Then the user that you want to restrict needs to have their shell changed to /sbin/nologin and add them into the "chroot" group which you'll have to create. This will mean that they will be locked into the /web/%u directory. You can change the location of this if you desire and there are various different variables you can use. %u means username. The only thing is the permissions need to be set up correctly for this to work. /web/<username> needs to be root:wheel, and then you need to create more directories inside this called things like /web/<username>/incoming for example which needs to have <username>:chroot as the permissions.
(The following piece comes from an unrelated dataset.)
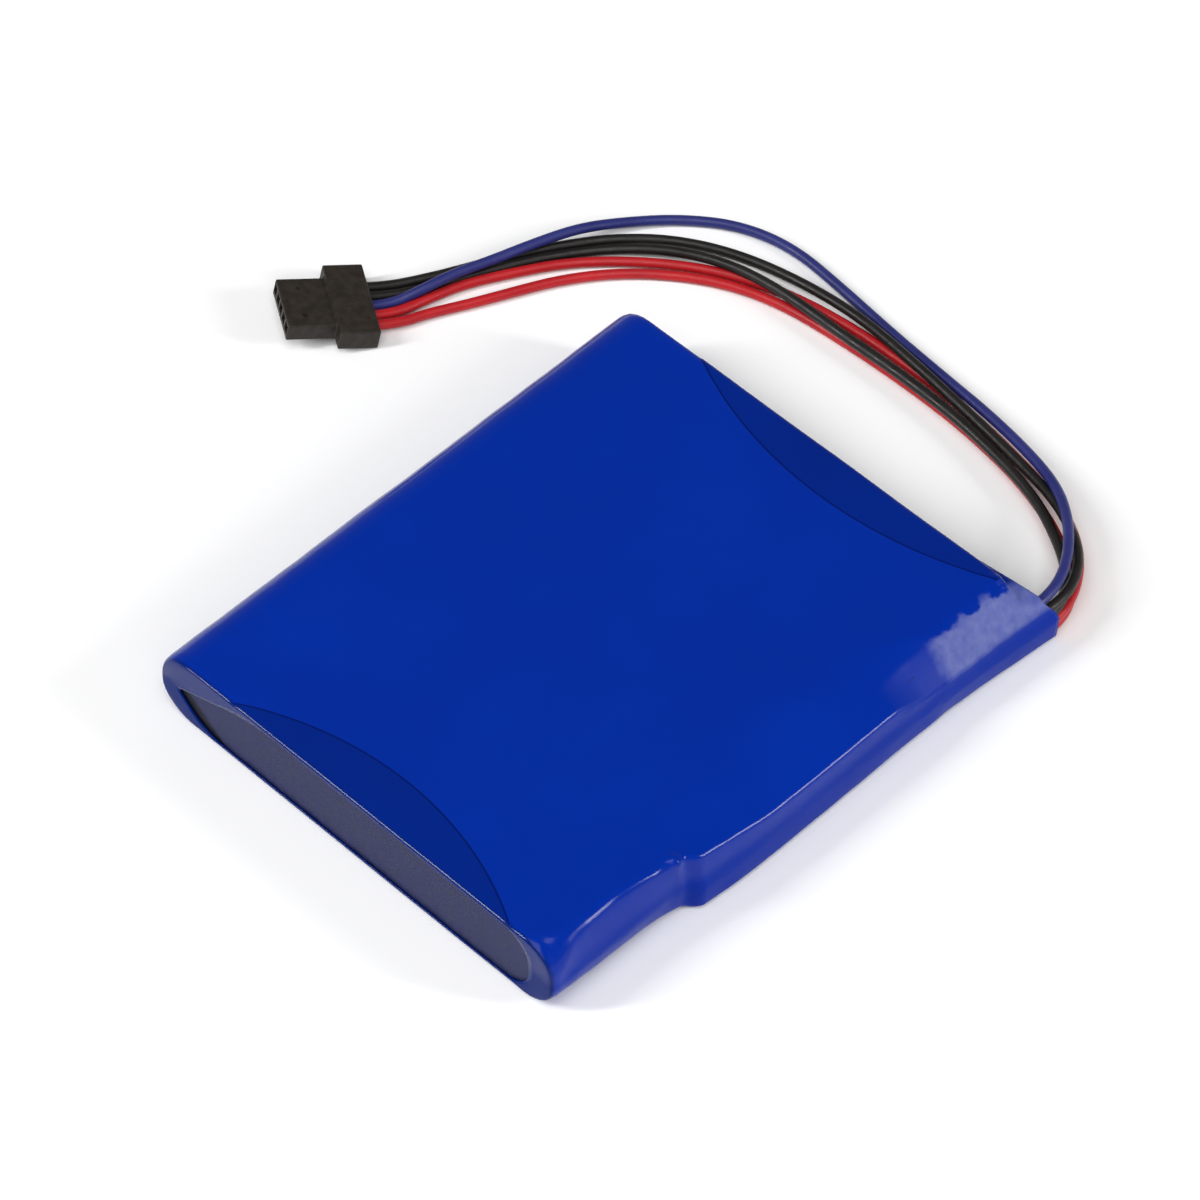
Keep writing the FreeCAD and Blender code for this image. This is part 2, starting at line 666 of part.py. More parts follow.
# Each wire is listed from the connector to the board. The first two points, straight out of the
# connector, and the last two, straight off the board's edge, are worked out. A wire at a level of 0.6
# lies on the surface.
WIRE_ROUTES = {
    "black_wire_a": [
        (-52.8, 26.3, 0.6), (-51.2, 30.6, 0.6), (-48.9, 35.8, 0.6),
        (-45.8, 41.3, 0.6), (-41.7, 46.6, 0.6), (-36.3, 51.1, 0.6), (-29.5, 54.3, 0.6),
        (-21.5, 56.0, 0.8), (-13.0, 56.2, 1.5), (-4.5, 55.1, 2.0), (4.5, 53.9, 1.75),
        (13.0, 52.4, 1.95), (19.5, 50.6, 2.5), (24.4, 47.9, 3.2), (28.0, 44.6, 4.0),
        (30.3, 40.9, 4.6), (31.2, 37.0, 4.75), (30.4, 31.9, 4.7), (29.9, 26.3, 4.8),
    ],
    "black_wire_b": [
        (-51.4, 25.6, 0.6), (-49.8, 29.9, 0.6), (-47.5, 35.2, 0.6),
        (-44.4, 40.6, 0.6), (-40.4, 45.7, 0.7), (-35.2, 49.9, 1.2), (-28.8, 52.5, 1.85),
        (-21.3, 53.9, 1.9), (-13.0, 53.7, 1.9), (-4.5, 53.2, 1.9), (4.3, 52.5, 1.9),
        (12.5, 51.1, 1.95), (18.8, 49.3, 2.1), (23.5, 46.8, 2.4), (27.3, 44.0, 2.9),
        (30.1, 40.7, 3.35), (31.2, 37.0, 3.5), (30.4, 31.9, 3.45), (29.9, 26.3, 3.55),
    ],
    "blue_wire": [
        (-50.5, 24.9, 1.85), (-49.5, 28.7, 2.0), (-48.2, 33.3, 2.0),
        (-46.5, 38.6, 2.0), (-44.5, 43.6, 2.0), (-42.3, 48.4, 0.95), (-38.3, 53.5, 0.6),
        (-32.8, 57.5, 0.6), (-26.0, 59.3, 0.6), (-18.0, 58.9, 0.6), (-9.5, 58.0, 0.7),
        (-1.0, 56.9, 1.1), (7.0, 55.7, 1.7), (14.2, 54.0, 2.5), (19.6, 51.9, 3.3),
        (23.9, 48.9, 4.2), (27.6, 45.2, 5.1), (30.1, 41.1, 5.85), (31.1, 37.1, 6.0),
        (30.4, 31.9, 5.95), (29.9, 26.3, 6.05),
    ],
    "red_wire_a": [
        (-48.9, 23.9, 0.6), (-48.0, 28.9, 0.6), (-45.8, 34.1, 0.6),
        (-42.7, 39.2, 0.6), (-38.8, 43.8, 0.6), (-34.0, 48.0, 0.6), (-28.4, 51.4, 0.6),
        (-21.5, 53.8, 0.6), (-13.5, 54.9, 0.6), (-5.0, 55.1, 0.6), (4.0, 54.9, 0.6),
        (12.5, 53.5, 0.65), (19.0, 51.7, 1.0), (24.3, 48.9, 1.5), (28.2, 45.2, 1.9),
        (30.6, 41.0, 2.2), (31.2, 37.0, 2.25), (30.4, 31.9, 2.2), (29.9, 26.3, 2.3),
    ],
    "red_wire_b": [
        (-47.4, 23.0, 0.6), (-45.6, 27.5, 0.6), (-43.4, 32.2, 0.6),
        (-40.9, 37.2, 0.6), (-37.2, 42.2, 0.6), (-32.4, 46.4, 0.6), (-27.0, 49.6, 0.6),
        (-20.6, 51.7, 0.6), (-13.0, 52.7, 0.6), (-4.4, 53.0, 0.6), (4.2, 52.5, 0.6),
        (12.5, 51.3, 0.6), (18.8, 49.6, 0.6), (23.8, 47.3, 0.7), (27.9, 44.5, 0.85),
        (30.6, 40.9, 0.95), (31.2, 37.0, 1.0), (30.4, 31.9, 0.95), (29.9, 26.3, 1.05),
    ],
}
CONNECTOR_ORDER = ("black_wire_a", "black_wire_b", "blue_wire", "red_wire_a", "red_wire_b")
BOARD_ORDER = ("red_wire_b", "red_wire_a", "black_wire_b", "black_wire_a", "blue_wire")
LARGEST_ARC_SHARE = 0.45


def whole_route(name):
    """The wire's points with its crimped end and its soldered end added."""
    row_across = contact_row(CONNECTOR_ORDER.index(name))
    crimped_end = Vector(-size("wire_entry"), row_across, size("contact_level"))
    straight_out = Vector(size("wire_exit_run"), row_across, size("contact_level"))
    level = size("wire_lowest") + BOARD_ORDER.index(name) * size("wire_step")
    board_end = size("board_far") + size("wire_start_gap")
    column = size("wire_column")
    return (
        [connector_frame().multVec(crimped_end), connector_frame().multVec(straight_out)]
        + [Vector(*point) for point in WIRE_ROUTES[name]]
        + [Vector(column, board_end + size("wire_board_run"), level), Vector(column, board_end, level)]
    )


def rounded_path(points):
    """Straight runs joined by tangent arcs, each as large as its two runs allow."""
    edges = []
    radii = []
    previous = points[0]
    for before, corner, after in zip(points, points[1:], points[2:]):
        back = before - corner
        ahead = after - corner
        run = min(back.Length, ahead.Length)
        back.normalize()
        ahead.normalize()
        half_turn = (math.pi - back.getAngle(ahead)) / 2
        tangent = LARGEST_ARC_SHARE * run
        radius = tangent / math.tan(half_turn)
        inward = back + ahead
        inward.normalize()
        arc_start = corner + back * tangent
        arc_end = corner + ahead * tangent
        arc_middle = corner + inward * (radius / math.cos(half_turn) - radius)
        edges.append(Part.LineSegment(previous, arc_start).toShape())
        edges.append(Part.Arc(arc_start, arc_middle, arc_end).toShape())
        radii.append(radius)
        previous = arc_end
    edges.append(Part.LineSegment(previous, points[-1]).toShape())
    return Part.Wire(edges), radii


def make_wire(name):
    """Insulated wire as one round tube along its route."""
    points = whole_route(name)
    path, radii = rounded_path(points)
    diameter = size("wire_diameter")
    section = Part.Wire(Part.Circle(points[0], points[1] - points[0], diameter / 2).toShape())
    wire = doc.addObject("Part::Feature", name)
    wire.Shape = path.makePipeShell([section], True, False)
    wire.Placement = Placement()
    expected = math.pi * diameter ** 2 / 4 * path.Length
    print(f"{name}: length {path.Length:.1f}, volume {wire.Shape.Volume:.2f} of {expected:.2f}, "
          f"radii from {min(radii):.1f} = {min(radii) / diameter:.1f} diameters")
    print("   radii", " ".join(f"{radius:.0f}" for radius in radii))
    if abs(wire.Shape.Volume / expected - 1) > 0.01:
        raise RuntimeError(f"{name} has the wrong volume")
    keep(wire, name)


# ---------------------------------------------------------------- the pack

def check_and_write():
    """Stop on any failed object, then write one file for each sub-part."""
    doc.recompute()
    for item in doc.Objects:
        if "Invalid" in item.State or "Error" in item.State:
            raise RuntimeError(f"{item.Name} failed: {item.State}")
    os.makedirs("parts", exist_ok=True)
    for item in sub_parts:
        shape = item.Shape
        if shape.isNull() or not shape.isValid() or not shape.Solids:
            raise RuntimeError(f"{item.Label} has no valid solid")
        shape.exportStep(f"parts/{item.Label}.step")
        print(f"{item.Label}: {len(shape.Solids)} solid, {shape.Volume:.2f} mm3")


make_outer_sleeve()
make_inner_wrap()
make_pouch(make_tabs())
make_electrode_roll()
make_tab_tape()
end_insulator("near_end_insulator", "Sizes.near_insulator_face", "Sizes.near_insulator_thickness")
end_insulator("far_end_insulator", "Sizes.far_insulator_face", "Sizes.far_insulator_thickness")
make_strip("positive_strip", "Sizes.positive_strip_low", "+1", "Sizes.positive_strip_low",
           "Sizes.strip_height")
make_strip("negative_strip", "Sizes.negative_strip_low", "-1", "Sizes.negative_strip_low",
           "Sizes.sleeve_thickness / 2 + Sizes.tab_thickness - Sizes.negative_strip_low")
make_board()
make_board_parts()
make_solder_joints()
make_connector_housing()
for contact_number in range(5):
    make_contact(contact_number)
for wire_name in CONNECTOR_ORDER:
    make_wire(wire_name)
check_and_write()
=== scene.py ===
from math import cos, exp, hypot, pi, radians, sin

import bmesh
import bpy
from mathutils import Matrix, Vector, noise


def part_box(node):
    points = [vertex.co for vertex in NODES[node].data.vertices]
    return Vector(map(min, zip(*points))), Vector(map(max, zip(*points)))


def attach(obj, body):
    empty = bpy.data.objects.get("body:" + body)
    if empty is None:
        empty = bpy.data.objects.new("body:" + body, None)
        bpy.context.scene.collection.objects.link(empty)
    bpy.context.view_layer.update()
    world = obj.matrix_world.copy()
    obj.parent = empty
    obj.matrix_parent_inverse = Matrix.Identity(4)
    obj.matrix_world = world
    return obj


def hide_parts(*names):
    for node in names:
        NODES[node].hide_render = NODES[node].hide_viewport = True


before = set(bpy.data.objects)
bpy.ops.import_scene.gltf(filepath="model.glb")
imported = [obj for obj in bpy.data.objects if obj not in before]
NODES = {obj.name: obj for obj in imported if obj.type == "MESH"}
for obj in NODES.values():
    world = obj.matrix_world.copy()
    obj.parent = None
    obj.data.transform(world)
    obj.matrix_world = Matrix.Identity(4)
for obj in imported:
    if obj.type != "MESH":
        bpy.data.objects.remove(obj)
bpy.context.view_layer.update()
MM = 0.001


# ---------------------------------------------------------------- small helpers

def blend(low, high, share):
    return low + (high - low) * share


def smooth(edge_from, edge_to, number):
    """0 before edge_from, 1 after edge_to, and an even S curve between them."""
    share = min(1.0, max(0.0, (number - edge_from) / (edge_to - edge_from)))
    return share * share * (3 - 2 * share)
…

Your users will then be locked into /web/<username> which they will have read only access to, but will be able to edit any files inside /web/<username>/incoming if that makes sense. Unfortunately whilst it would make more sense to give access to the whole directory this doesn't seem to work and sshd will moan about permissions being incorrect.


----------



## wblock@ (Dec 4, 2012)

It is well worth getting Michael Lucas' "SSH Mastery".


----------



## vamos (Dec 4, 2012)

Hello, than is not the perfect solution, the best is so to add the openssh ?
thanks.


----------



## wblock@ (Dec 4, 2012)

sshd(8) and the rest of the SSH programs in FreeBSD are already from OpenSSH.


----------



## Remington (Dec 4, 2012)

You may want to consider using php web application ajaxplorer.  It's pretty good and you will have full control on directory structures for yours users without them having SSH access.  It's more secure this way.  Giving users SSH or SFTP access is asking for troubles.  It's more easier to configure as well.


----------



## vamos (Dec 4, 2012)

Hello, I will see for this you've true ^^ thanks


----------



## vamos (Dec 4, 2012)

Hello, does there's alternativ than ajaxplorer ? cause I've really problem with this about the first log, thanks.


----------